** begin COLLECTED DATA **

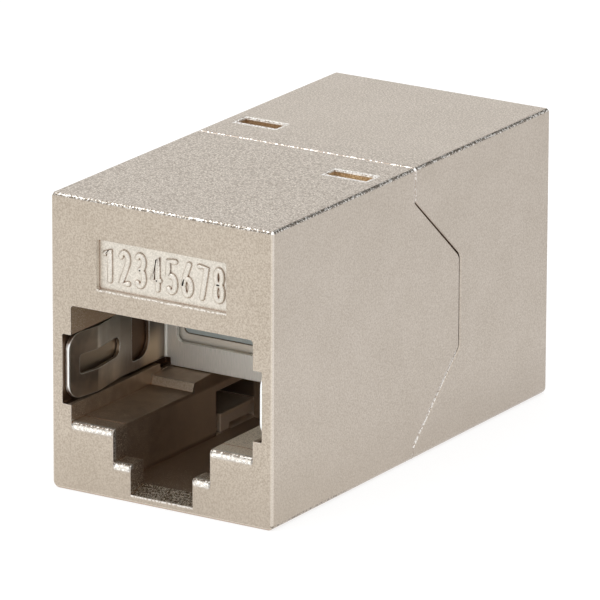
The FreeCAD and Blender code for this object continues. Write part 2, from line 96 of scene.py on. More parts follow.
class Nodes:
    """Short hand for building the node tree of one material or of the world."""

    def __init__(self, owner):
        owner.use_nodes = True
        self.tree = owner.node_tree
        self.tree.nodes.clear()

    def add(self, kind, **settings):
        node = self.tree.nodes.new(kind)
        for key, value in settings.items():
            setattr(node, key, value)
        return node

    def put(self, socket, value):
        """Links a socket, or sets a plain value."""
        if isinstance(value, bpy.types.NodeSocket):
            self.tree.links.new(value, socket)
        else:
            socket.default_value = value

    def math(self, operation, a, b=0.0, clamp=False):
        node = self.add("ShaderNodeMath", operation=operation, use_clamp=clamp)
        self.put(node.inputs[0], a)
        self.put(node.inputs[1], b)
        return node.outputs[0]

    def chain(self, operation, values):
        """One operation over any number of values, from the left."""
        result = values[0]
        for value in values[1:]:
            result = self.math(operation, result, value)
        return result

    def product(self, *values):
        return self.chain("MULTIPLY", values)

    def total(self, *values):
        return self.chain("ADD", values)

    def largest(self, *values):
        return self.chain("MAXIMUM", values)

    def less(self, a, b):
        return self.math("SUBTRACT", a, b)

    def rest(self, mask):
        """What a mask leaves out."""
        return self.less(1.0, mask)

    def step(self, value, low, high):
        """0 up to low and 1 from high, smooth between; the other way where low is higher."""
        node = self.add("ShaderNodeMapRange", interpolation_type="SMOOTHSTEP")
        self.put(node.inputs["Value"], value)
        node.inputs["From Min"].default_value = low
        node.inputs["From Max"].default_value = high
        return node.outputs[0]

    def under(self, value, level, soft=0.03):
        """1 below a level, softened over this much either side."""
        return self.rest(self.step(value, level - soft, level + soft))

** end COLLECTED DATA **

» WHAT IS ASKED:
Set down each line of the material verbatim, from the first line through the line that contains "hand for building".

» WRITTEN ANSWER:
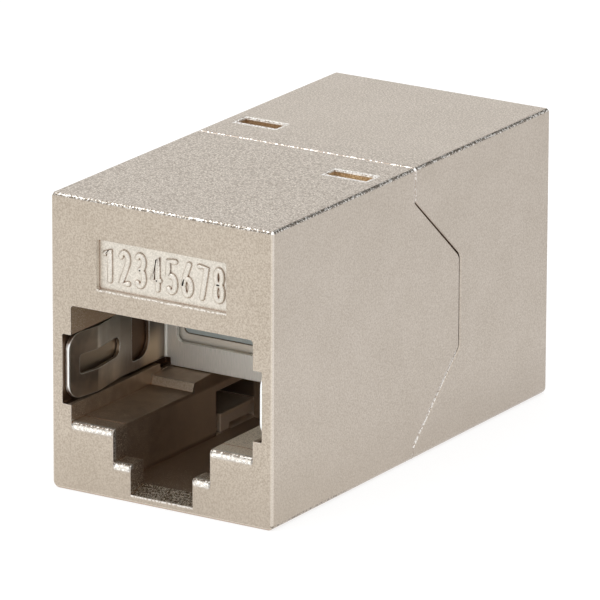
The FreeCAD and Blender code for this object continues. Write part 2, from line 96 of scene.py on. More parts follow.
class Nodes:
    """Short hand for building the node tree of one material or of the world."""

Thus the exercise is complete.